Earlier this year, The Los Angeles Times was even blunter in its assessment of the future of hydrogen-powered vehicles: “Hydrogen fuel-cell technology won’t work in cars. … Any way you look at it, hydrogen is a lousy way to move cars.”
And it’s not necessary, added The Times: “Fuel-cell technology has been eclipsed by vastly cheaper, here-now advances in batteries and plug-in electric vehicles. To knit together even the barest network of H2 refueling stations would cost billions. And, in any case, the fuel itself, whether produced by cracking natural gas or hydrolyzing water … represents a horrible energy return on investment.”
The idea of converting switchgrass and other agriculture byproducts into ethanol is another concept that sounds great in theory but has proven financially impractical.
The challenge facing researchers is breaking down tough cell walls to get at the sugar in plants to turn it into fuel.
“The problem with cellulosic ethanol made from plants is that it’s made of sugar, but it’s not accessible,” said attorney Todd Taylor, who leads a biofuels group at his law firm and contributes to publications such as Ethanol Producer magazine. “Finding the technologies to do it has been expensive,” he told The Contra Costa (Calif.) Times earlier this year.

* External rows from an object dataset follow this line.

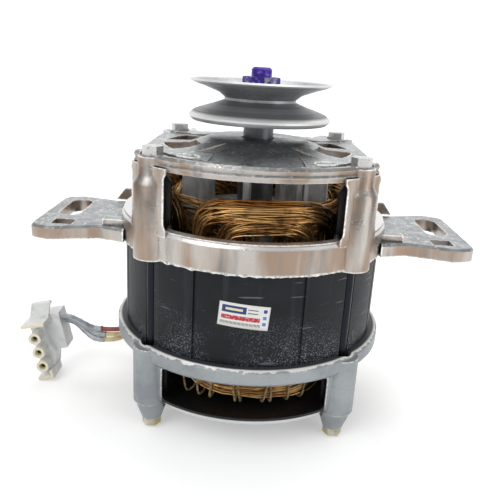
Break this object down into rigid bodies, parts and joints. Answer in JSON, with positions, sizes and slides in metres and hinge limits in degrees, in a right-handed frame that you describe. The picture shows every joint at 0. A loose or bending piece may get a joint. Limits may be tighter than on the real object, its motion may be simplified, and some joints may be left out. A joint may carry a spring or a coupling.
{
  "type": "washing machine motor",
  "caption": "Open-frame induction motor with cast end shields, black stator core, copper windings, grooved belt pulley, two slotted mounting ears and a plug on short leads.",
  "frame": {"origin": "on the shaft's axis, at the level that the tips of the through bolts stand on", "axes": "+Z along the shaft towards the pulley, +X towards the right mounting ear, -Y towards the viewer of the picture"},
  "size_m": [0.2297, 0.139, 0.1727],
  "materials": {
    "cast_aluminium": "raw die-cast",
    "grey_casting": "satin grey",
    "black_laminations": "satin black varnish",
    "slot_paper": "matt",
    "copper_wire": "glossy enamel",
    "zinc_steel": "zinc plated",
    "bearing_steel": "ground",
    "seal_rubber": "matt",
    "red_insulation": "satin",
    "cream_insulation": "satin",
    "grey_sleeving": "glossy sleeving",
    "white_nylon": "satin",
    "contact_brass": "plain",
    "machined_steel": "machined",
    "bare_laminations": "plain",
    "cage_aluminium": "cast",
    "pulley_steel": "turned grey"
  },
  "bodies": {
    "frame": {"upper_end_shield": "cast_aluminium", "lower_end_shield": "grey_casting", "stator_core": "black_laminations", "slot_liners": "slot_paper", "slot_wedges": "slot_paper", "main_coil_right": "copper_wire", "main_coil_rear": "copper_wire", "main_coil_left": "copper_wire", "main_coil_front": "copper_wire", "start_winding_upper": "copper_wire", "start_winding_lower": "copper_wire", "through_bolts": "zinc_steel", "foot_nuts": "zinc_steel", "upper_bearing_outer_race": "bearing_steel", "upper_bearing_seals": "seal_rubber", "lower_bearing_outer_race": "bearing_steel", "lower_bearing_seals": "seal_rubber", "wave_washer": "bearing_steel", "lead_red": "red_insulation", "lead_cream_1": "cream_insulation", "lead_cream_2": "cream_insulation", "lead_sleeve_1": "grey_sleeving", "lead_sleeve_2": "grey_sleeving", "lead_sleeve_3": "grey_sleeving", "plug_housing": "white_nylon", "plug_contacts": "contact_brass"},
    "rotor": {"shaft": "machined_steel", "pulley_key": "machined_steel", "rotor_core": "bare_laminations", "rotor_cage": "cage_aluminium", "upper_bearing_inner_race": "bearing_steel", "lower_bearing_inner_race": "bearing_steel", "pulley": "pulley_steel", "pulley_washer": "machined_steel", "pulley_nut": "machined_steel"}
  },
  "joints": [
    {"name": "rotor_spin", "type": "hinge", "parent": "frame", "child": "rotor", "pos_m": [0, 0, 0.1], "axis": [0, 0, 1], "continuous": true}
  ]
}
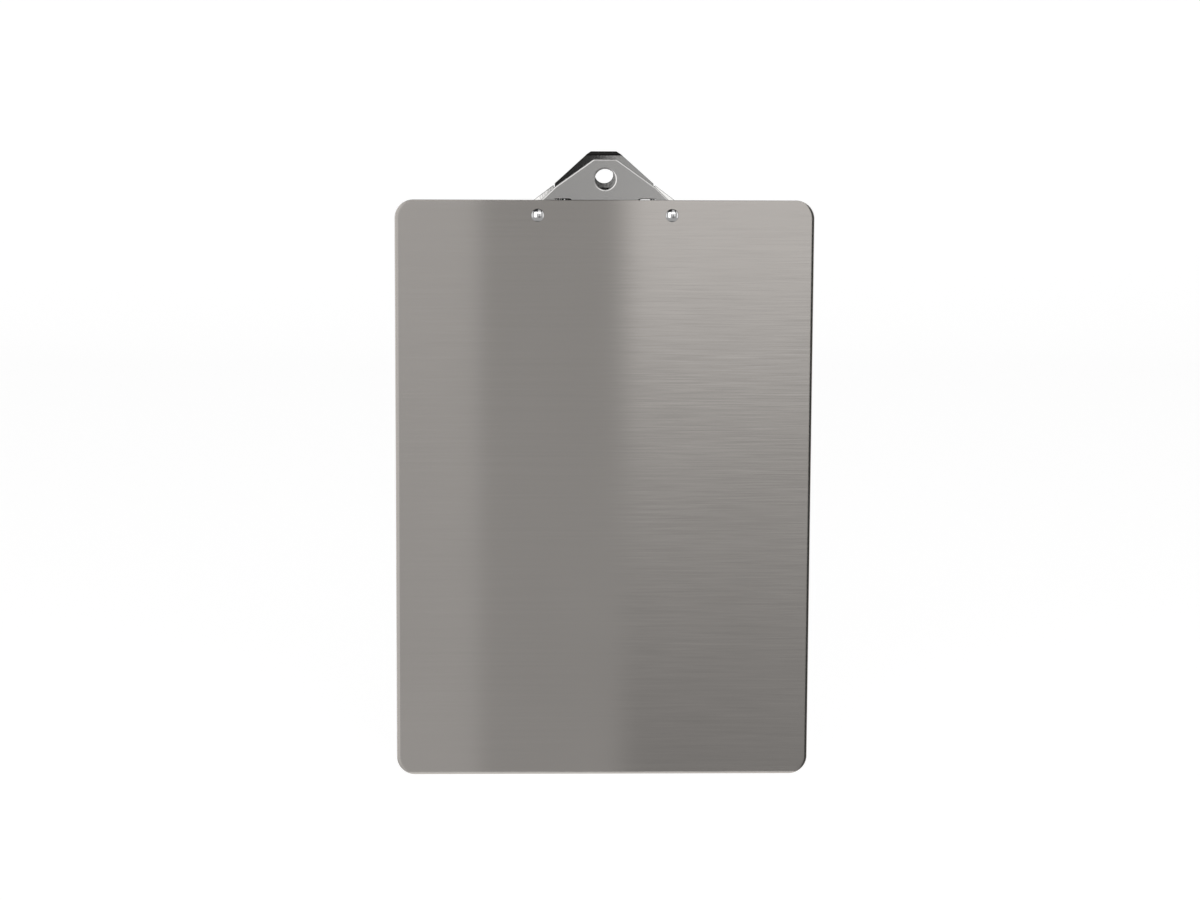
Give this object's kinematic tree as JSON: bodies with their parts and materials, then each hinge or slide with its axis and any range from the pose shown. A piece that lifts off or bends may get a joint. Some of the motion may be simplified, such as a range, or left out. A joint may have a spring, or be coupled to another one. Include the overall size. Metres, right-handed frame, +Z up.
{
  "type": "clipboard",
  "caption": "Flat brushed steel clipboard with a riveted spring lever clip at its top edge and a hang hole in the clip's base plate.",
  "frame": {"origin": "middle of the hang hole in the clip's base plate, in the plane where the base plate lies on the board's front", "axes": "+X across the board, to the right as the bare back is seen; +Y from the bare back to the front, where the clip is; +Z up the board to the clip"},
  "size_m": [0.225, 0.0295, 0.3397],
  "materials": {
    "board_steel": "stainless steel, fine horizontal brushing",
    "clip_steel": "satin nickel-plated pressed steel with bright rolled edges",
    "pin_steel": "smooth steel wire, peened ends",
    "spring_steel": "dark drawn spring wire",
    "rivet_steel": "polished domed rivet"
  },
  "bodies": {
    "board": {"board_panel": "board_steel", "clip_base": "clip_steel", "hinge_pin": "pin_steel", "torsion_spring": "spring_steel", "rivet_left": "rivet_steel", "rivet_right": "rivet_steel"},
    "lever": {"lever": "clip_steel"}
  },
  "joints": [
    {"name": "lever_hinge", "type": "hinge", "parent": "board", "child": "lever", "pos_m": [0, 0.0075, -0.014], "axis": [1, 0, 0], "range_deg": [0, 42], "stiffness_Nm_per_rad": 0.6, "springref_deg": -24.06, "deforming": ["torsion_spring"]}
  ]
}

Wind as an energy source is actually being used in other parts of the world, but it’s not the panacea some are making it out to be.

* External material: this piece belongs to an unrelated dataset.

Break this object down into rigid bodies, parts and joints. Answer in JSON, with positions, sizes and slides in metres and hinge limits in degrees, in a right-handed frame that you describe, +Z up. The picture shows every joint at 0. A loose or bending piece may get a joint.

Because of South Carolina’s climate, offshore wind turbines are the only option for consistent power generation. But offshore turbines come with obstacles:
They are expensive because their foundations, which require undersea cabling, integration, etc., are much more costly than those built on land and must be designed to handle both wind forces and wave forces. In Europe, countries pay significantly more for power from offshore wind than onshore;
Wind farms provide negligible useful electricity and make negligible reduction to emissions from power generation, according to UK energy expert Richard Courtney;
Wind farms are extremely inefficient, costly and noisy. To produce the same amount of electricity as a 1,000 MW coal plant, a comparable wind farm would need 150,000 acres. A viable off-shore site would likely require 100 square miles of water surface, likely one to two miles off the coast.
Despite the multibillion dollar expenditure of taxpayer funds by government and the “renewable energy” industry during the past 35-plus years into wind, the results have proven disastrous in economic terms, according to The Virginia Land Rights Coalition.
“The Department of Energy and other federal and state agencies have spent over $40 billion on ‘energy research and development’ and subsidies, not including private R&D costs, yet virtually nothing has been ‘developed’ that is technologically, economically or environmentally sound,” according to a report by the organization.
With private companies scared off from investing in wind power in South Carolina, the federal government is actually spending money to make the idea of offshore wind turbines more palatable. The S.C. Energy Office was recently awarded $109,000 by the federal government to help generate “market acceptance” for offshore wind energy development in South Carolina and Georgia.
“State and federal officials believe that a concerted, multi-faceted effort from various statewide stakeholders will be necessary to obtain public support for offshore wind energy development along the coasts of South Carolina and Georgia,” according to a release by the agency.
Biofuels are another potential energy source touted at the conference. But reality has yet to catch up to projections.
Biofuels are produced by combining vegetable oils or animal fats with an alcohol such as methanol or ethanol and a catalyst. That mixture can then be used to power vehicles. But using soybean oil or chicken fat to produce biodiesel is expensive, much more so than traditional fossil fuels.
One of the alternatives mentioned at the conference entails converting algae into ethanol or biodiesel. However, converting algae into oil is still prohibitively expensive. Fuel from algae costs anywhere from $10 to $100 a gallon now, according to Al Darzins, a manager at the National Bioenergy Center at the National Renewable Energy Lab in Golden, Colo.